Geleceğe emin adımlarla ilerlemek isteyen şirketlerin, kriz dönemini olumlu bir şekilde atlatabilmesi büyük önem taşıyor.

Son yıllarda ekonomik anlamda durağan seyreden global piyasalar, COVID-19 pandemisinin etkisiyle belirgin bir kriz dönemine girdi. İnsan odaklı bir global krizin ortaya çıkması, üretimde ve tüketimde ucu insana dayanan tüm sektörleri derinden etkiledi. Değişen dinamikler ve teknolojinin ön plana çıktığı bu dönemde, bu durumu avantaja çeviren sektörler de mevcut.  

Ekonomiyi ayakta tutan ve istihdam sağlayan firmalar, bu dönemi atlatmak için kriz masaları kurarak stratejilerini güncellediler. Değişen dünyanın yeni düzeninde yerlerini sağlamlaştırmak ve yeni atılımlar yapmak için büyük enerji sarf etmeye devam ediyorlar.

Şirketlerin sürdürülebilirliğini sağlaması ve bu dönemi pozitif bir ivme ile atlatması için akılcı, profesyonel bir bakış açısına ihtiyaçları olduğunu belirten Dinamo Danışmanlık Kurucu Ortağı, Kamu Özel Ortaklığı (PPP) ve Proje Finansmanı Uzmanı Fatih Kuran, “Kriz dönemlerinde şirketlerin ilk önceliği mevcudiyetlerini devam ettirmek ve şirketin krizden yara almadan çıkmasını sağlamak olmalıdır.

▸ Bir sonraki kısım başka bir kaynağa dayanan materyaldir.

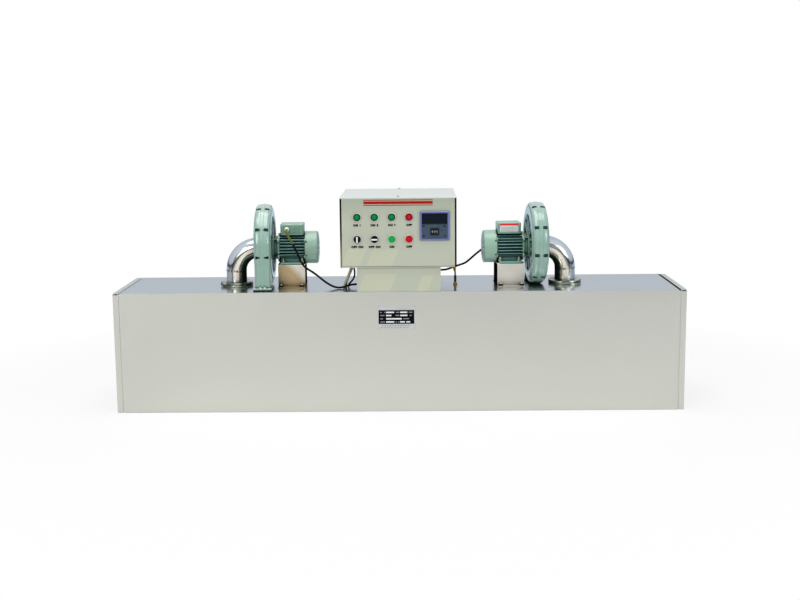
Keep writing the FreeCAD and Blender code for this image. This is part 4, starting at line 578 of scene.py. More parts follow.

# %% Warm left bracket with a painted highlight, and painted shadow between the walls of both
BRACKET_INSIDE, BRACKET_TOP = 0.0545, 0.4845
tree = bracket_sheet.node_tree
left_side = band(tree, -0.50, -0.20, (1, 0, 0))
overlay(bracket_sheet, (0.46, 0.33, 0.16), left_side, 0.9)
corner = units["left"] @ Vector((0.125, -0.056, -0.070))
lit = 0.7 * (corner.x + corner.z)
# Painted highlight: a pale diagonal band across the left bracket's upper corner.
diagonal_highlight = band(tree, lit - 0.006, lit + 0.05, (0.70, 0, 0.70), 0.024)
overlay(bracket_sheet, (0.84, 0.80, 0.72), diagonal_highlight, left_side, 0.8)
# Painted shadow: near black on the inner faces between each bracket's walls.
below_top = band(tree, 0.30, BRACKET_TOP, soft=0.0003)
for unit in units.values():
    level = unit.to_3x3() @ Vector((0, 1, 0))
    middle = unit.translation.dot(level)
    inside = band(tree, middle - BRACKET_INSIDE, middle + BRACKET_INSIDE, level, 0.0002)
    near = band(tree, unit.translation.x - 0.3, unit.translation.x + 0.3, (1, 0, 0))
    overlay(bracket_sheet, (0.012, 0.010, 0.008), inside, below_top, near)
print("brackets toned")

# %% Dark joints beside the end frames, and painted highlight streaks on the pipe flanges
JOINT_SHADE = colour_of(2, 14, 24)
JOINT_WIDTH = 0.0044
panel_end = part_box("tank_top_panel")[1].x
tree = satin_sheet.node_tree
above = band(tree, 0.395, 0.5, soft=0.0003)
between_skins = band(tree, -0.187, 0.187, (0, 1, 0), 0.0003)
joint_line = band(tree, panel_end - 0.02, panel_end + JOINT_WIDTH, (1, 0, 0), 0.0003)
overlay(satin_sheet, JOINT_SHADE, joint_line, between_skins, above)
for low, high, share in ((panel_end - JOINT_WIDTH, panel_end + 0.001, 1.0),
                         (-panel_end, 0.0008 - panel_end, 0.5)):
    shaded = band(mirror_sheet.node_tree, low, high, (1, 0, 0), 0.0004)
    overlay(mirror_sheet, JOINT_SHADE, shaded, share)
    roughen(mirror_sheet, shaded, 0.9)
tree = turned_flange.node_tree
# Painted highlight: pale streaks across the dark flanges.
highlight_streaks = noise(tree, vectors(tree, "MULTIPLY", spot(tree), (1, 1, 6)), 30.0, 1.0)
overlay(turned_flange, (0.80, 0.77, 0.64), ranged(tree, highlight_streaks, 0.50, 0.60), 0.65)
print("joints start", round(panel_end, 4), "m from the middle")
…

Krizi sağ salim atlatabilmenin sırrı iyi bir nakit akış yönetiminden geçer. Şirket satışları ve karlılıkları düşse de zaman için de kendini toparlayabilir. Oysa nakit akışının eksiye düşmesi bir şirketin edimlerini yerine getirememesi anlamına gelir. Başlangıçta önemli itibar kayıplarına neden olur ve bu durumun devam etmesi şirketleri iflasa kadar sürükleyebilir.  Kriz döneminde şirketlere satışlarını arttırmaya yönelik tedbirler almalarını, müşteri portföylerini özellikle yurt dışına açılarak geliştirmelerini, maliyetlerini azaltmalarını, alacak ve stok yönetimine odaklanmalarını önerebiliriz. Ayrıca alacak ve borç yönetiminde paranın zaman değerini dikkate almaları ve kriz dönemlerinde tahsilat riskinin arttığının bilincinde olmaları da önemlidir. Tüm bunları doğru bir planlama ve doğru uygulama ile hayata geçirmeleri gerekmektedir.” dedi.